Muslims, theyʹre just weird like that
Throughout the bookʹs 233 pages, we wander across time, place and topic, often without knowing when or where we are. This leads to all manner of confusing generalisations about the Middle East, often placed in contrast with a fixed and stereotypical West.
Middle Eastern politicians win credibility, weʹre told, "through culinary expertise", with the proof that Aisha Gaddafi claimed to be a good cook. Heine goes on to tell us: "the contrast to Western politicians and other prominent figures, who like to stress their preference for plain cooking, is plain and striking."
There are a hundred moments in The Culinary Crescent that should have been fascinating: the history of coffee; the origin of blancmange; how Arab and Turkish recipes were presented in nineteenth-century British cookbooks. There are occasional fun quotes, as this one from Rumi: "ʹNo sooner is the pan hot than the chickpeas start jumping up in hundreds of manifestations of ecstasy.ʹ" But not a single topic is developed. Each gets only a page or two before Heine sweeps on to the next.

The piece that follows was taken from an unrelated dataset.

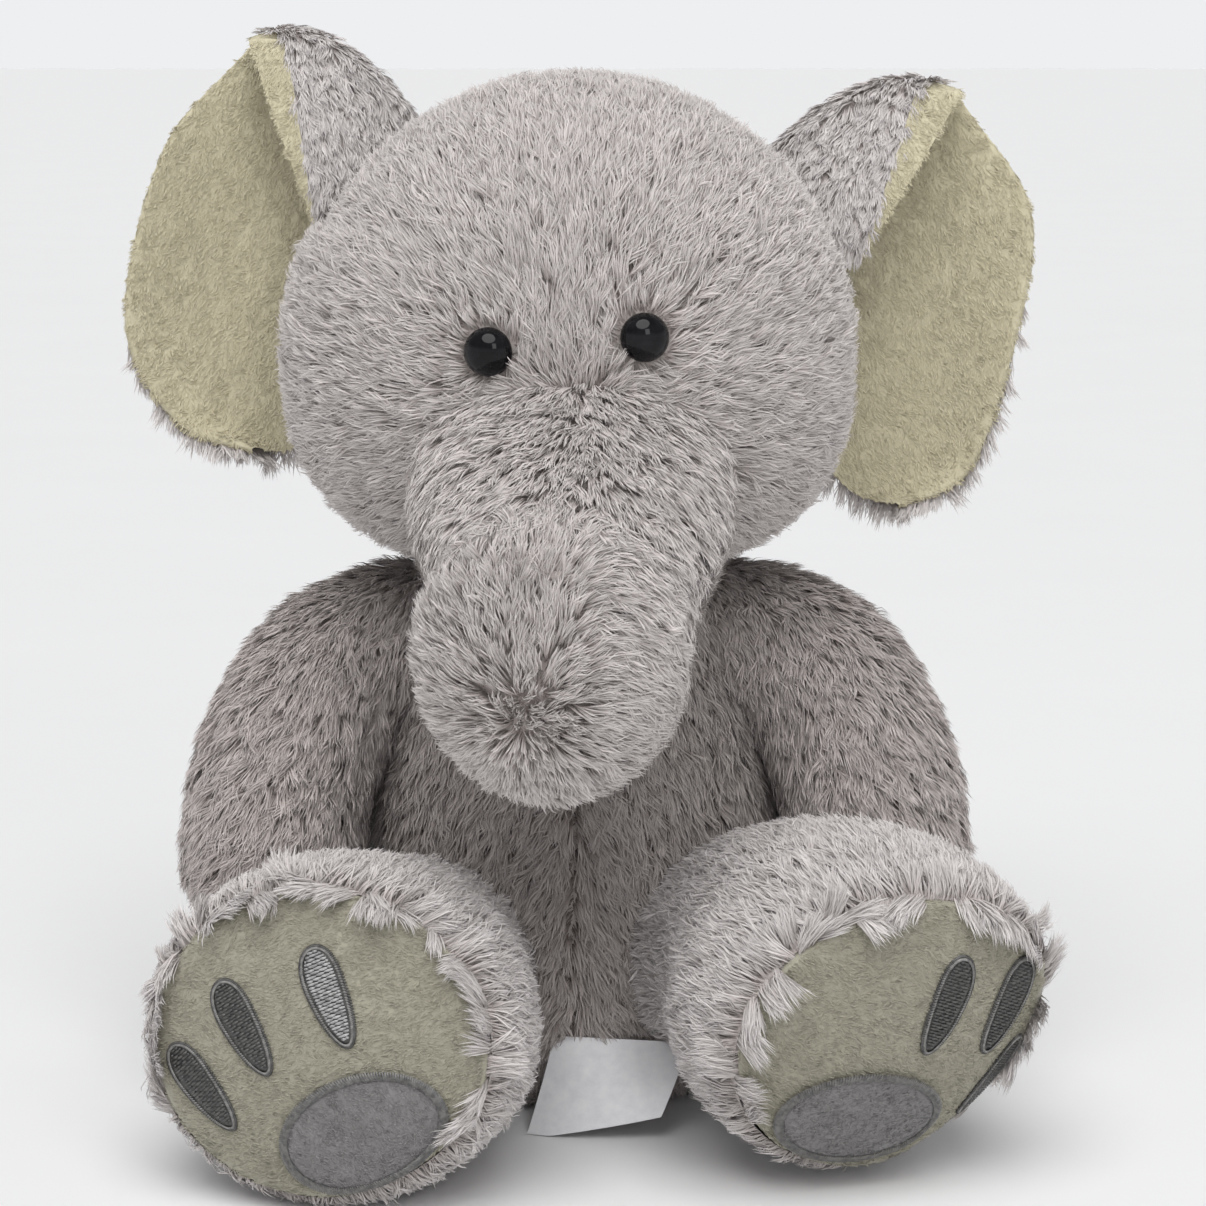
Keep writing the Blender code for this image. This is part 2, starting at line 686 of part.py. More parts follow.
def add_label():
    width, length, thickness = LABEL_SIZE
    tilt, turn = math.radians(LABEL_TILT), math.radians(LABEL_TURN)
    points = []
    corners = ((-0.5, -0.5), (0.5, -0.5), (0.5, 0.5), (-0.5, 0.5))
    for z in (-thickness / 2, thickness / 2):
        for x, y in (np.array(corners) * (width, length)).tolist():
            level = z + y * math.sin(tilt)
            flat_y = y * math.cos(tilt)
            points.append((
                LABEL_CENTRE[0] + x * math.cos(turn) - flat_y * math.sin(turn),
                LABEL_CENTRE[1] + x * math.sin(turn) + flat_y * math.cos(turn),
                LABEL_CENTRE[2] + level,
            ))
    faces = [(3, 2, 1, 0), (4, 5, 6, 7), (0, 1, 5, 4), (1, 2, 6, 5), (2, 3, 7, 6), (3, 0, 4, 7)]
    add_mesh("care_label", points, faces, SATIN_WHITE, 0.4)


def add_tail():
    positions = closed_end_positions(TAIL_ROWS, len(TAIL_SPINE))
    rings = tube_rings(TAIL_SPINE, TAIL_RADIUS, TAIL_RADIUS, positions, TAIL_SEGMENTS)
    add_core("tail", rings, FUR_GREY)


def add_pivot(name, place, parent, parts):
    """An empty on a moving piece's joint; the parts' meshes are kept about it and hang from it."""
    pivot = bpy.data.objects.new(f"pivot_{name}", None)
    bpy.context.scene.collection.objects.link(pivot)
    origin = Vector((np.asarray(place) + SHIFT) * MM)
    pivot.location = origin
    if parent is not None:
        pivot.parent = parent
        pivot.location = origin - world_place(parent)
    for part in parts:
        obj = bpy.data.objects[part]
        obj.data.transform(Matrix.Translation(-origin))
        obj.parent = pivot
    return pivot


def world_place(pivot):
    """Where a pivot stands, summed up its chain of parents."""
    place = Vector((0.0, 0.0, 0.0))
    while pivot is not None:
        place += pivot.location
        pivot = pivot.parent
    return place


def hang_parts():
    seat = (0.0, 0.0, 0.0)
    torso_parts = ("torso_skin_left", "torso_skin_right", "torso_stuffing", "care_label")
    torso = add_pivot("torso", seat, None, torso_parts)
    head_parts = ["head_skin_left", "head_skin_right", "head_stuffing"]
    head_parts += [f"{piece}_{side}" for piece in ("eye", "eye_washer") for side in SIDES]
    head = add_pivot("head", NECK_PIVOT, torso, head_parts)
    add_pivot("trunk", TRUNK_SPINE[0], head, ("trunk_skin", "trunk_stuffing"))
    add_pivot("tail", TAIL_SPINE[0], torso, ("tail",))
    sole_pieces = ("sole", "heel_pad", "heel_border", "toe_inner", "toe_middle", "toe_outer")
    for side, sign in SIDES.items():
        ear_parts = (f"ear_outer_{side}", f"ear_lining_{side}")
        add_pivot(f"ear_{side}", EARS[side]["base"][0], head, ear_parts)
        shoulder = (sign * (ARM_PIVOT[0] + ARM_SHIFT[side]), ARM_PIVOT[1], ARM_PIVOT[2])
        add_pivot(f"arm_{side}", shoulder, torso, (f"arm_skin_{side}", f"arm_stuffing_{side}"))
        leg_parts = [f"leg_skin_{side}", f"leg_stuffing_{side}"]
        leg_parts += [f"{piece}_{side}" for piece in sole_pieces]
        add_pivot(f"leg_{side}", LEGS[side][0], torso, leg_parts)


clear_scene()
add_torso()
add_head()
add_eyes()
add_trunk()
add_ears()
add_arms()
add_legs()
add_soles()
add_label()
add_tail()
hang_parts()
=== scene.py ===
from math import atan2, ceil, copysign, cos, hypot, pi, radians, sin, sqrt

import bpy
import numpy as np
from mathutils.kdtree import KDTree
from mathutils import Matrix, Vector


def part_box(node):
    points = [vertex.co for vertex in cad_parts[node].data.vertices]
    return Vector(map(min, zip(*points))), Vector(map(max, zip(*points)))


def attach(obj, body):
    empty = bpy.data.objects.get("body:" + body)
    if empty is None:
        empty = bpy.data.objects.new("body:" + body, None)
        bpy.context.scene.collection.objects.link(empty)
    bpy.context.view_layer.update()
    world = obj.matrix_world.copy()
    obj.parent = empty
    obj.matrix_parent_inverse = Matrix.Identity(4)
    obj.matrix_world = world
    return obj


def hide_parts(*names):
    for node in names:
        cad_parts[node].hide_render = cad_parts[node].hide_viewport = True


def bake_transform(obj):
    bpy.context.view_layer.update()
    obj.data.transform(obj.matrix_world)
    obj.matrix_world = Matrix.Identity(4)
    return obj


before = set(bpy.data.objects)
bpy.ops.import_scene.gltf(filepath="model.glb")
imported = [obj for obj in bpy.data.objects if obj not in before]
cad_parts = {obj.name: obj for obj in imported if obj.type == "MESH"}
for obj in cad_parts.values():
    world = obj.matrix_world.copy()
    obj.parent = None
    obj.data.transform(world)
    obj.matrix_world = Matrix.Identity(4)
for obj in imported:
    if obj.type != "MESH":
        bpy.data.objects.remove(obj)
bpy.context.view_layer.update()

# Lengths below are millimetres in the toy's own drawing: x = 0 is its seam plane, the torso's middle is
# near y = 0, and it faces -Y. SHIFT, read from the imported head, moves the drawing into the frame.
MM = 0.001
HEAD_CENTRE = np.array([0, -12, 197])
HEAD_SIZE = np.array([67, 61, 60])


def frame_shift():
    low, _ = (np.array(corner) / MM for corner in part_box("head_skin_left"))
    low_right, high = (np.array(corner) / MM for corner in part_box("head_skin_right"))
    middle = (low + high) / 2
    return np.array([middle[0], (low_right[1] + high[1]) / 2 - HEAD_CENTRE[1], 0])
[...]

There is a wealth of new research about Middle Eastern food history, as well as excellent new translations of medieval cookbooks from Arabic, particularly by independent scholars like Nawal Nasrallah and Charles Perry. There are also well-researched regional food blogs, such as Nasrallahʹs "In My Iraqi Kitchen" and Anny Gaulʹs "Imik Simik: Cooking with Gaul".
By contrast, The Culinary Crescent, published in German in 2016 and in English this year, reads like a series of high-school research papers, bloated with exotic-sounding banalities in order to make a teacherʹs required word count.